Slumdog Millionaire author Vikas Swarup keeps his day job
Penny MacRae
AFP January 23, 2009 02:45pm
VIKAS Swarup is extremely modest for an author whose novel inspired the hit film Slumdog Millionaire that has won four Golden Globes and 10 Oscar nominations – but then he's a diplomat.
"I'm living proof that if I can write a book, anyone can," said
Swarup, 47, deputy high commissioner at the Indian mission in South Africa.
He says he has no intention of giving up his day job to be a full-time author despite Slumdog being translated into 37 languages and a film option already having been taken out on his second novel Six Suspects.
In fact, Swarup still seems surprised at the success of his debut work, in which a poverty-stricken orphan wins India's version of Who wants to be a Millionaire by answering the quiz show questions from memories of his tormented past.
"I was writing to prove to myself that I could write a book. I only thought it might appeal to Indians - not that it would have this worldwide appeal," he told AFP.
But Slumdog, originally titled Q&A, not only won a wide readership, it is now gaining worldwide fame through British director Danny Boyle's film adaptation that won 10
Academy Award nominations, including Best Film and Best Director.
Swarup says he's "extremely happy" with the movie, even though the plot undergoes a thorough makeover in Boyle's hands.
"They had to simplify and change it. A film can't go into the detail that a book does," he said in an interview at the annual Jaipur Literature Festival in northern India, where he was mobbed by autograph hunters.
The biggest change was that the film-makers swapped the protagonist from Ram Mohammad Thomas - whose name could be Hindu, Muslim or Christian - to Jamal Malik, a Muslim whose mother dies at the hands of Hindu vigilantes.
The idea was to make the narrative "more dramatic" but Swarup said he had liked the notion of the hero as an Indian "everyman".
He hotly rejected suggestions by critics that both the book and the film were "poverty pornography" seeking to exploit the misery of India's destitute.
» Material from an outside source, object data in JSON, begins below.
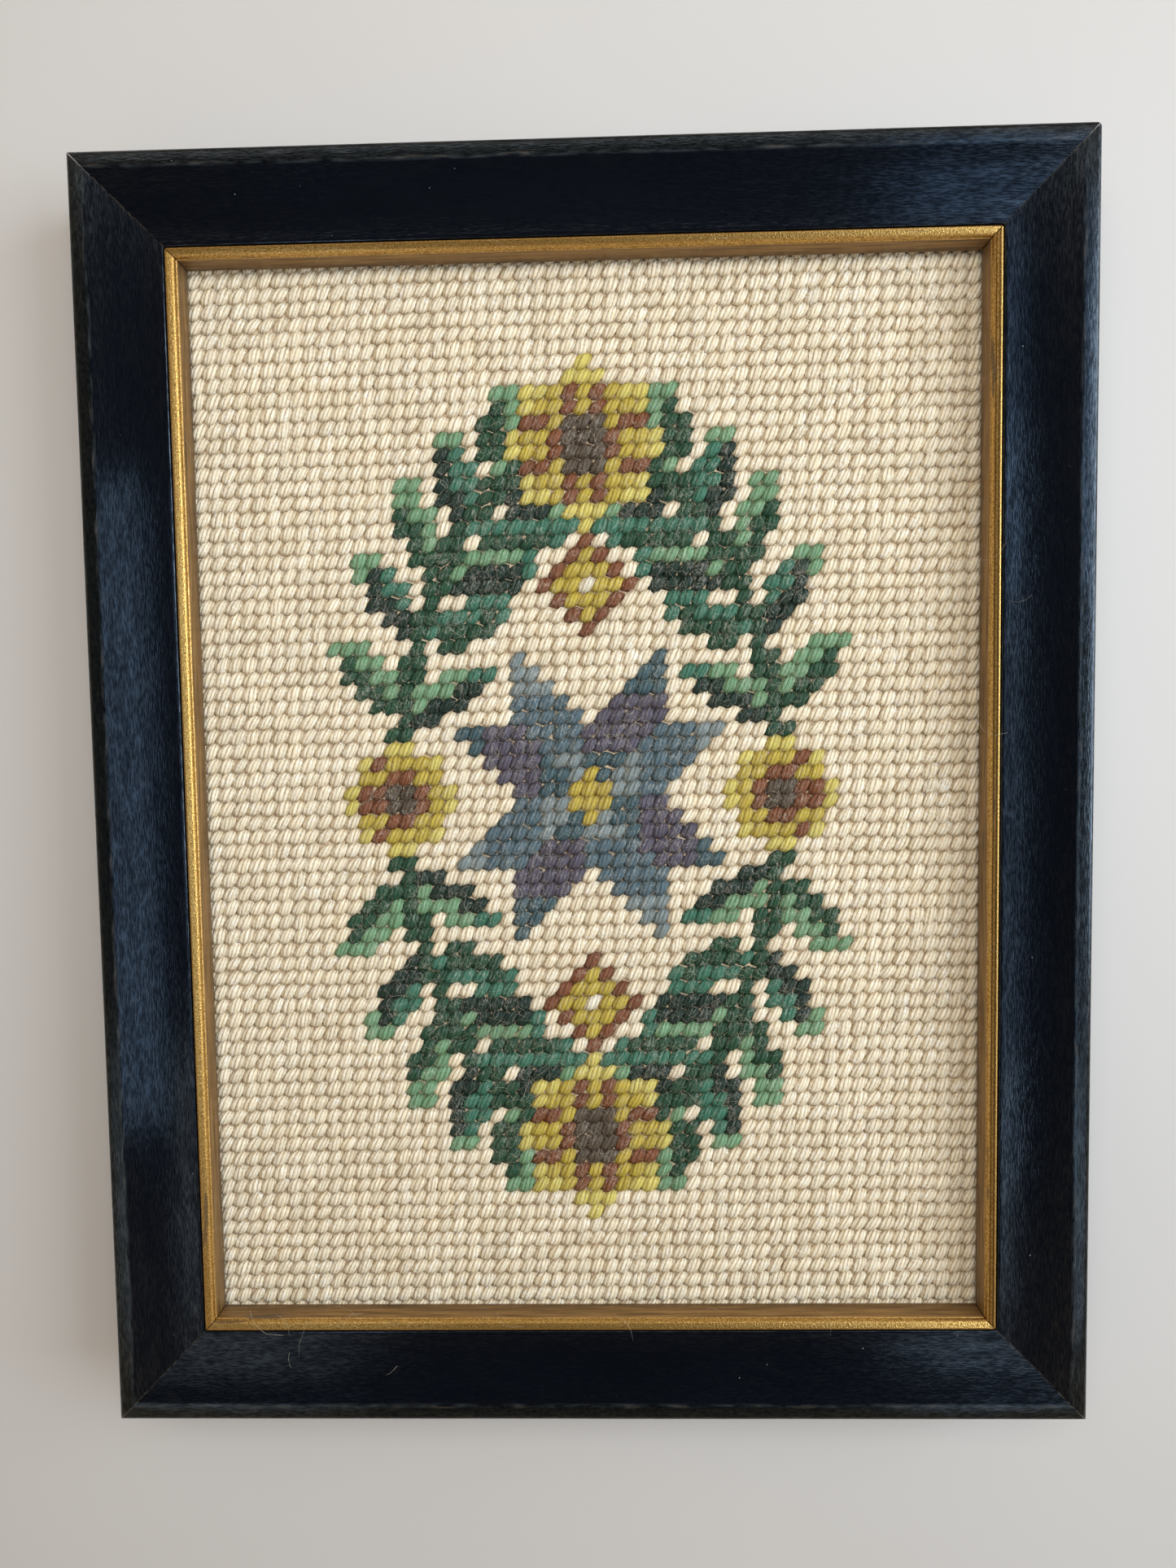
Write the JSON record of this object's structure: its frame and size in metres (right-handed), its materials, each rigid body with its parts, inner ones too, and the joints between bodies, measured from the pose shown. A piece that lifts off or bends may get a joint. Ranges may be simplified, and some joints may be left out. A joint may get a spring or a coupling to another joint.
{
  "type": "needlepoint panel in a wooden picture frame",
  "caption": "Upright rectangular needlepoint panel in a mitred black moulding with a thin gilt slip, lying on its back.",
  "frame": {"origin": "centre of the frame's back, on the surface it lies on", "axes": "+Z out of the picture's face, +Y to the picture's top, +X to its right as it is looked at"},
  "size_m": [0.172, 0.221, 0.02],
  "materials": {
    "black_paint": "satin black paint on wood",
    "gilding": "rubbed gold leaf on wood",
    "wool": "matt wool tent stitch on canvas",
    "fibreboard": "plain brown fibreboard"
  },
  "bodies": {
    "root": {"rail_bottom": "black_paint", "rail_right": "black_paint", "rail_top": "black_paint", "rail_left": "black_paint", "slip_bottom": "gilding", "slip_right": "gilding", "slip_top": "gilding", "slip_left": "gilding", "worked_canvas": "wool", "backing_board": "fibreboard"}
  },
  "joints": []
}
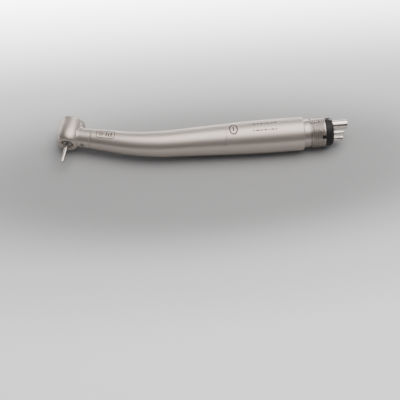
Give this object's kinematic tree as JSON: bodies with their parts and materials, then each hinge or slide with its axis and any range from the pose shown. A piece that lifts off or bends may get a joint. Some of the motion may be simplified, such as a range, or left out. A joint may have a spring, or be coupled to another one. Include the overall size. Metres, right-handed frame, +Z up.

The topic has become so sensitive that on one recent Indian TV show, a panel debated whether "selling of Indian poverty" was the ticket to success in the West.
Meanwhile Bollywood legend Amitabh Bachchan has been drawn into the fray, denying he accused the film of glorifying India's seamy underbelly.
"The film is about life. The hero is the ultimate underdog who beats the odds. It's a story of triumph," Swarup said, vehemently rejecting suggestions that he set out to show "the dark side of Indian life".
Touches of reality
Slumdog was conceived when Swarup was on the last few months of a London diplomatic posting.
His wife and two sons, now 12 and 16, had returned to India and he was left with time on his hands and turned to his laptop on which he typed out the novel's dramatic first line - "I have been arrested. For winning a quiz show."
Inspiration for the story came from a tale of
a British major who was found guilty of cheating his way to victory on Britain's Who Wants to Be a Millionaire?
Swarup said he thought if a British major could be accused of cheating, "it would be most likely that a slum boy would be accused of cheating if he won the show."
Quick read
The result was a fast-paced page-turner turned out at astonishing speed.
He completed the 382-page novel in four months and the editors demanded no rewrites.
He is the first to admit that his manner of writing is not intellectual in the style of many Indian authors who are long on adjectives and descriptions.
"I'm not one for lengthy descriptions of setting suns or scenery. I like to get on with the story."
Swarup set the tale in Dharavi, Asia's biggest slum, a sea of corrugated tin rooftops and winding alleys in Mumbai. But he had never set foot in Dharavi before he wrote the book.
"I'd been to other slums and I researched Dharavi," he said. In fact, he said his representation of the slum was so authentic someone who knew the place intimately asked him how many years he had lived in Dharavi.
"I thought it was a great compliment," he said.
His characters range from prostitutes to film stars, slum-dwellers and glue sniffers.
"You don't need to have lived these things, you need imagination, you need empathy. I'm a firm believer that we're all the same people, rich or poor. Once you get under our skins we all feel the same things - the same emotions."